One Saturday Sally’s friend John Secretan stopped by our gate saying Sally was dying. Without delay we walked over to her house where she was in bed with her friends around her, and Dr. Ed trying to keep her comfortable. “It’s really hard right now,” she said softly. She had spent the day signing checks for all her favorite causes with the help of her executor.
The image stays with me. How much more time do any of us have to be generous with those who stay after? Why are we down at City Hall arguing the fine points of who should get more, who should get less; view or dollars or the elusive “property value.”
It will come down to those checks in the end that maybe we won’t even get to write ourselves. (Sally was lucky I think to have the presence of mind and dedication to do that in her last days.) Perhaps our things will be sorted out by feuding relatives or on the street in an estate sale. What matters is not the money in the bank or the property we’ve collected but the joy and good will we’ve generated.

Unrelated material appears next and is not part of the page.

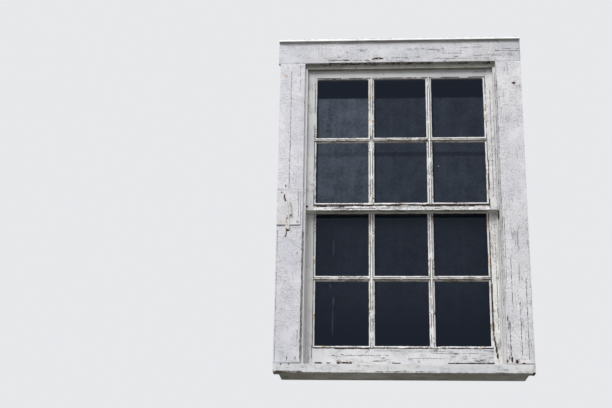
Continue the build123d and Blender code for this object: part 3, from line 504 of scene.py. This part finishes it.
def braided_cotton(name):
    """Braided sash cord: crossing strands by the tube's own length and turn, dusty and a little frayed."""
    t = Surface(name)
    uv = t.node("ShaderNodeTexCoord").outputs["UV"]
    u, v = t.node("ShaderNodeSeparateXYZ", Vector=uv).outputs[:2]
    lay = t.times(v, 260.0)
    weave = t.highest([t.math("PINGPONG", t.times_plus(u, strands, lay), 0.5) for strands in (6.0, -6.0)])
    soil = t.span(t.noise(16.0, 4.0, 0.6), 0.4, 0.7)
    # Darker in the grooves between the strands: a painted shade in the braid
    colour = t.mix(t.span(weave, 0.20, 0.46), rgb(92, 82, 66), rgb(190, 178, 152))
    colour = t.mix(t.times(soil, 0.5), colour, rgb(126, 116, 98))
    height = t.times_plus(weave, 1.1, t.times(t.noise(1600.0, 3.0, 0.7), 0.2))
    return t.finish(colour, 0.92, height, Sheen_Weight=0.25)


# Stage, light and camera


def seen_rays(t):
    """1 for rays from the camera, from a mirror and through glass, and 0 for those that carry light."""
    path = t.node("ShaderNodeLightPath").outputs
    return t.highest([path["Is Camera Ray"], path["Is Glossy Ray"], path["Is Transmission Ray"]])


def make_stage():
    """Pale floor under the sill. Seen from below it is clear, because the photograph looks up past it."""
    bpy.ops.mesh.primitive_plane_add(size=60, location=(0, 0, -0.0006))
    floor = bpy.context.object
    floor.name = "floor"
    t = Surface("floor")
    side = t.node("ShaderNodeNewGeometry").outputs["Backfacing"]
    shown = t.times(seen_rays(t), t.math("SUBTRACT", 1.0, side))
    clear = t.node("ShaderNodeBsdfTransparent")
    pale = t.node("ShaderNodeBsdfDiffuse", Color=(0.72, 0.72, 0.72, 1.0))
    both = t.node("ShaderNodeMixShader", _0=shown, _1=clear.outputs[0], _2=pale.outputs[0])
    floor.data.materials.append(t.output(both))


def make_sky():
    """Light that comes mostly from above, behind an even pale background."""
    world = bpy.data.worlds.new("world")
    bpy.context.scene.world = world
    t = Tree(world)
    direction = t.node("ShaderNodeTexCoord").outputs["Generated"]
    up = t.node("ShaderNodeSeparateXYZ", Vector=direction).outputs["Z"]
    light = t.times_plus(t.span(up, -0.25, 0.55), 0.74, 0.33)
    glow = t.node("ShaderNodeBackground", Color=(1.0, 1.0, 1.0, 1.0), Strength=light)
    back = t.node("ShaderNodeBackground", Color=(0.80, 0.81, 0.83, 1.0), Strength=1.0)
    both = t.node("ShaderNodeMixShader", _0=seen_rays(t), _1=glow.outputs[0], _2=back.outputs[0])
    t.node("ShaderNodeOutputWorld", Surface=both.outputs[0])


def add_lamp(name, place, target, size, watts):
    lamp = bpy.data.lights.new(name, "AREA")
    lamp.shape, lamp.size, lamp.energy = "DISK", size, watts
    holder = bpy.data.objects.new(name, lamp)
    holder.location = place
    holder.rotation_euler = (Vector(target) - Vector(place)).to_track_quat("-Z", "Y").to_euler()
    bpy.context.scene.collection.objects.link(holder)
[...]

We are incredibly fortunate to be here—not in Syria, not in North Korea, not in a poor village without opportunities. Someone said to me, “We’re arguing about rich people’s problems.” We value our town and its environment and have worked to protect it with one result being the Historic American Landscape recognition for the town and Greenbelt. We delight in the beauty and our unique neighborhoods. Together we have built the value of our town and its reputation. With that property values have soared. It’s time to give back, not fight for more. We have everything we need, and more to give.
Landscape architect Ann Christoph is a former council member.